# how to overclock intel HD graphics



## gonzominium (Sep 16, 2010)

my friend wants to overclock his on die intel hd graphics on his i3 350m "arrandale" bassed laptop is there any software that could help him with this, thanks.


----------



## PVTCaboose1337 (Sep 16, 2010)

http://www.tomshardware.com/forum/263635-33-intel-overclocker

IMO don't do it.  Sounds like a way to kill the integrated card fast.  Tell your friend overclocking laptops is a bad idea, cause laptop have cooling from hell.

EDIT:  PS, I overclock my laptop, but that is because I have GOOD COOLING, and actually monitor temps.  If your friend has an integrated card, he might not know how to do this and break his computer.


----------



## theonedub (Sep 16, 2010)

PVTCaboose1337 said:


> http://www.tomshardware.com/forum/263635-33-intel-overclocker
> 
> IMO don't do it.  Sounds like a way to kill the integrated card fast.  Tell your friend overclocking laptops is a bad idea, cause laptop have cooling from hell.
> 
> EDIT:  PS, I overclock my laptop, but that is because I have GOOD COOLING, and actually monitor temps.  If your friend has an integrated card, he might not know how to do this and break his computer.



I think OCing an i3 with the GPU packaged with the CPU is different than OCing something like a GMA950, no?


----------



## PVTCaboose1337 (Sep 16, 2010)

theonedub said:


> I think OCing an i3 with the GPU on die is different than OCing something like a GMA950, no?



Oh whoops I posted the wrong link:

Sorry I posted the wrong link, meant to post one that said only underclocked graphics cards could be overclocked (Netbooks, low power computers, etc) and integrated cards otherwise could not be overclocked.

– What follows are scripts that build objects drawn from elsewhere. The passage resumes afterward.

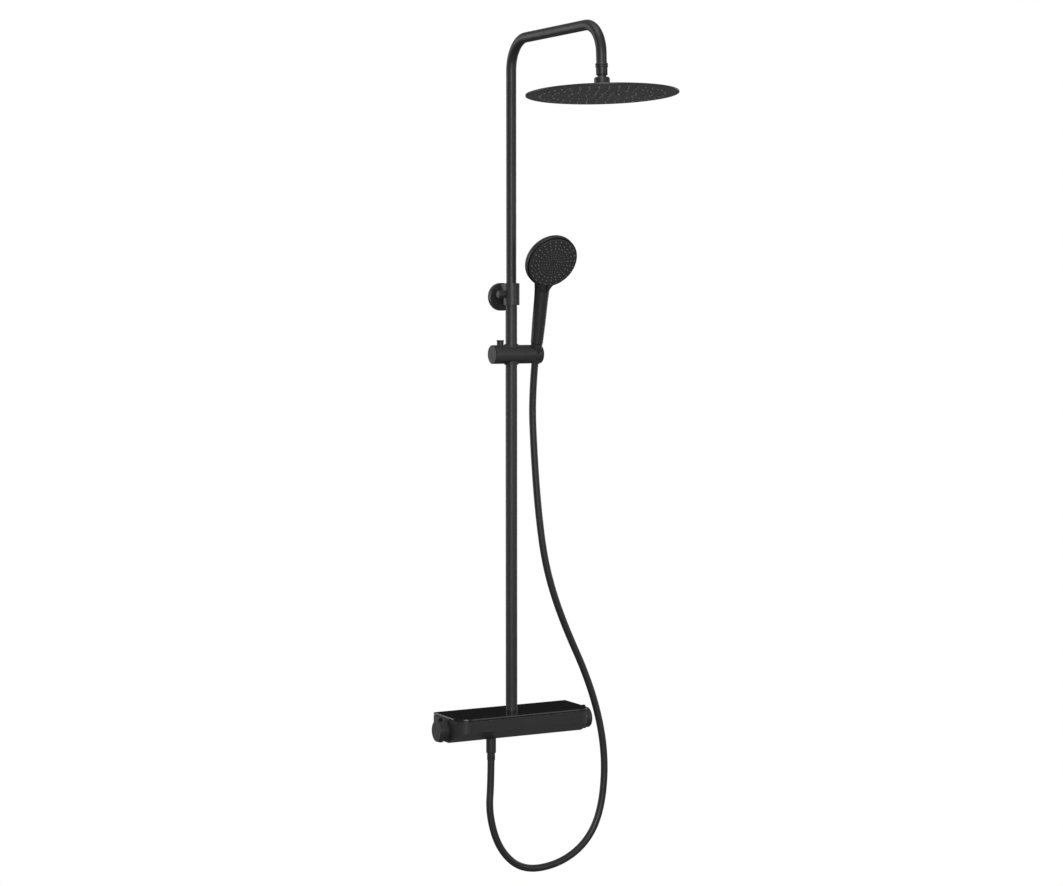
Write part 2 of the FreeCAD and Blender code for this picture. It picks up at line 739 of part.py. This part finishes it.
def handset_waterway():
    """The tube inside the handle and its threaded end, which takes the hose's cone nut."""
    tube = rod(6.3, 100.0, along_handle(20.0), UP_HANDLE)
    end = rod(8.2, 9.6, along_handle(13.1), UP_HANDLE)
    return tube.fuse(end).cut(rod(4.6, 120, along_handle(10), UP_HANDLE))


def handset_washer():
    return ring(8.1, 4.0, 1.9, along_handle(11.1), UP_HANDLE)


# ---------------------------------------------------------------- hose
def bend_radii(points):
    radii = []
    for i in range(1, len(points) - 1):
        before, after = points[i - 1] - points[i], points[i + 1] - points[i]
        half_turn = (math.pi - before.getAngle(after)) / 2
        shorter = min(before.Length, after.Length)
        radii.append(RUN_SHARE * shorter / math.tan(half_turn))
    return radii


def shower_hose():
    radii = bend_radii(HOSE_ROUTE)
    path = bent_tube_path(HOSE_ROUTE, radii)
    start = HOSE_ROUTE[0]
    hose = swept(path, HOSE_R, start, HOSE_ROUTE[1] - start)
    expected = math.pi * HOSE_R**2 * path.Length
    print("hose length", round(path.Length, 1), "volume ratio", round(hose.Volume / expected, 5))
    print("hose bend radii", [round(r) for r in radii])
    return hose


def hose_outlet_nut():
    """The nut and ferrule at the hose's lower end, with heights from the inlets' level."""
    bore = HOSE_R + 0.1
    profile = [
        (7.15, -17.2), (8.65, -17.2), (8.65, -49.2), (8.1, -50.0), (7.0, -50.4), (6.8, -51.4),
        (7.05, -53.0), (7.05, -61.0), (6.8, -63.0), (bore, -63.0), (bore, -31.3), (7.15, -31.3),
    ]
    return turned(profile).translated(V(OUTLET_X, VALVE_Y, 0))


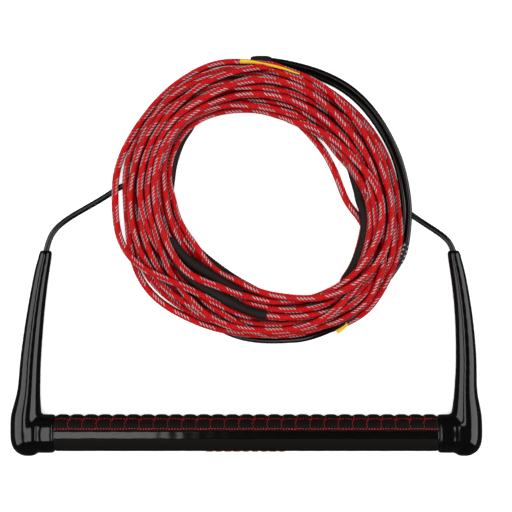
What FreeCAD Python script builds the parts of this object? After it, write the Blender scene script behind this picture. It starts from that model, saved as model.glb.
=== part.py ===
import FreeCAD, Part
import math
import os

# Tow rope handle with its line coiled beside it, lying on a floor.
# Millimetres, +Z up, +X along the bar, +Y from the bar towards the coiled line.
# The origin is under the middle of the handle, on the floor.

V = FreeCAD.Vector

# ---- driving dimensions ----------------------------------------------------
HANDLE_WIDTH = 381.0          # over both end caps: a 15 inch handle
HANDLE_DEPTH = 166.4          # from the bar's knobs to the tips of the arms
KNOB_BELOW_BAR = 18.0         # how far a knob stands out behind the bar's axis

TUBE_DIA = 22.0               # aluminium bar
TUBE_WALL = 1.5
GRIP_DIA = 28.4               # foam sleeve on the bar
COLLAR_DIA = 31.2             # moulded collar of each end cap
COLLAR_END = 154.6            # from the middle of the bar to a collar's mouth
COLLAR_SHORT = 16.0           # how far a collar stops short of its cap's outer face
GRIP_GAP = 0.5                # between the grip's end and a collar's mouth
TUBE_IN_CAP = 24.0            # how far the bar goes into each cap
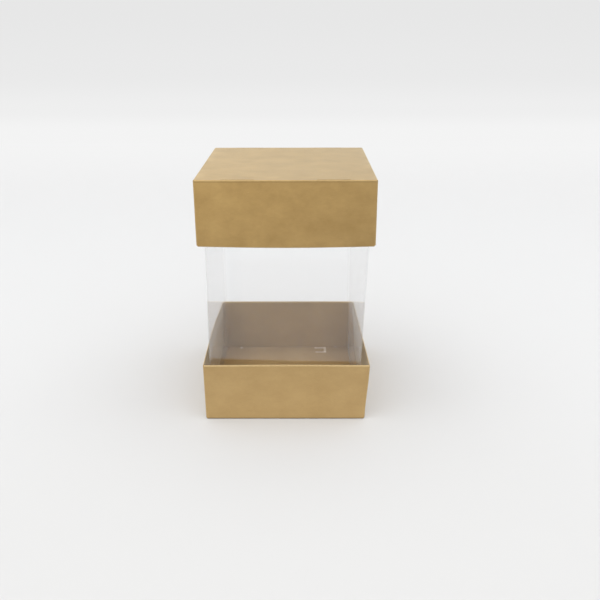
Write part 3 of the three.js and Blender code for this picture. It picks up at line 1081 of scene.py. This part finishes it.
def surrounding_light():
    """Soft light on the object from all sides, and evenly pale surroundings to look at."""
    world = bpy.data.worlds.new("studio")
    bpy.context.scene.world = world
    world.use_nodes = True
    nodes, links = world.node_tree.nodes, world.node_tree.links
    nodes.clear()
    output = nodes.new("ShaderNodeOutputWorld")
    direction = nodes.new("ShaderNodeSeparateXYZ")
    links.new(nodes.new("ShaderNodeTexCoord").outputs["Generated"], direction.inputs[0])
    strength = AMBIENT_LEVEL
    for axis, slope in zip("XYZ", AMBIENT_SLOPE):
        more = math_node(nodes, links, "MULTIPLY", direction.outputs[axis], slope)
        strength = math_node(nodes, links, "ADD", more, strength)
    ambient = nodes.new("ShaderNodeBackground")
    ambient.inputs["Color"].default_value = (*AMBIENT_COLOUR, 1)
    links.new(strength, ambient.inputs["Strength"])
    pale = nodes.new("ShaderNodeBackground")
    pale.inputs["Color"].default_value = (*SEEN_SURROUNDINGS, 1)
    pale.inputs["Strength"].default_value = 1.0
    seen = seen_directly(nodes, links)
    surface = mixed_shader(nodes, links, seen, ambient.outputs[0], pale.outputs[0])
    links.new(surface, output.inputs["Surface"])


# Camera

CAMERA_PLACE = Vector((7.7 * MM, -319.8 * MM, 182.7 * MM))
CAMERA_PITCH = math.radians(22.91)
CAMERA_YAW = math.radians(0.14)
CAMERA_ROLL = math.radians(0.10)
FOCAL_PIXELS = 658.4
PICTURE_PIXELS = 600
SENSOR = 36
NEAREST_SEEN = 0.01
FARTHEST_SEEN = 20


def photograph_camera():
    data = bpy.data.cameras.new("camera")
    data.sensor_width = SENSOR
    data.lens = FOCAL_PIXELS * SENSOR / PICTURE_PIXELS
    data.clip_start = NEAREST_SEEN
    data.clip_end = FARTHEST_SEEN
    camera = bpy.data.objects.new("camera", data)
    bpy.context.scene.collection.objects.link(camera)
    level = Vector((-math.sin(CAMERA_YAW), math.cos(CAMERA_YAW), 0))
    right = Vector((math.cos(CAMERA_YAW), math.sin(CAMERA_YAW), 0))
    forward = level * math.cos(CAMERA_PITCH) - UP * math.sin(CAMERA_PITCH)
    top = level * math.sin(CAMERA_PITCH) + UP * math.cos(CAMERA_PITCH)
    x_axis = right * math.cos(CAMERA_ROLL) - top * math.sin(CAMERA_ROLL)
    y_axis = right * math.sin(CAMERA_ROLL) + top * math.cos(CAMERA_ROLL)
    turn = Matrix((x_axis, y_axis, -forward)).transposed()
    camera.matrix_world = Matrix.Translation(CAMERA_PLACE) @ turn.to_4x4()
    bpy.context.scene.camera = camera


TRANSPARENT_BOUNCES = 32  # enough for every face of the sleeve that a ray can cross

build_box()
floor_and_backdrop()
for lamp in LAMPS:
    area_lamp(*lamp)
surrounding_light()
photograph_camera()
scene = bpy.context.scene
scene.view_settings.view_transform = "Standard"
scene.cycles.transparent_max_bounces = TRANSPARENT_BOUNCES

http://www.engadget.com/2009/04/30/gmabooster-gives-your-netbooks-integrated-graphics-a-nudge/


----------



## d3fct (Sep 16, 2010)

i agree, laptop overclocking is a bad idea. especially integrated on the cpu. i say forget about it, and buy/build a desktop pc if u want/need to overclock.


----------



## OneMoar (Sep 17, 2010)

I wouldn't bother the thermal increase vrs the gained performance would come at to great of cost and possibly damaging something the Intel HD chips are absolutely garbage for anything other then basic video


----------



## gonzominium (Sep 17, 2010)

I figured such was the case but i wanted to see all options, thanks guys


----------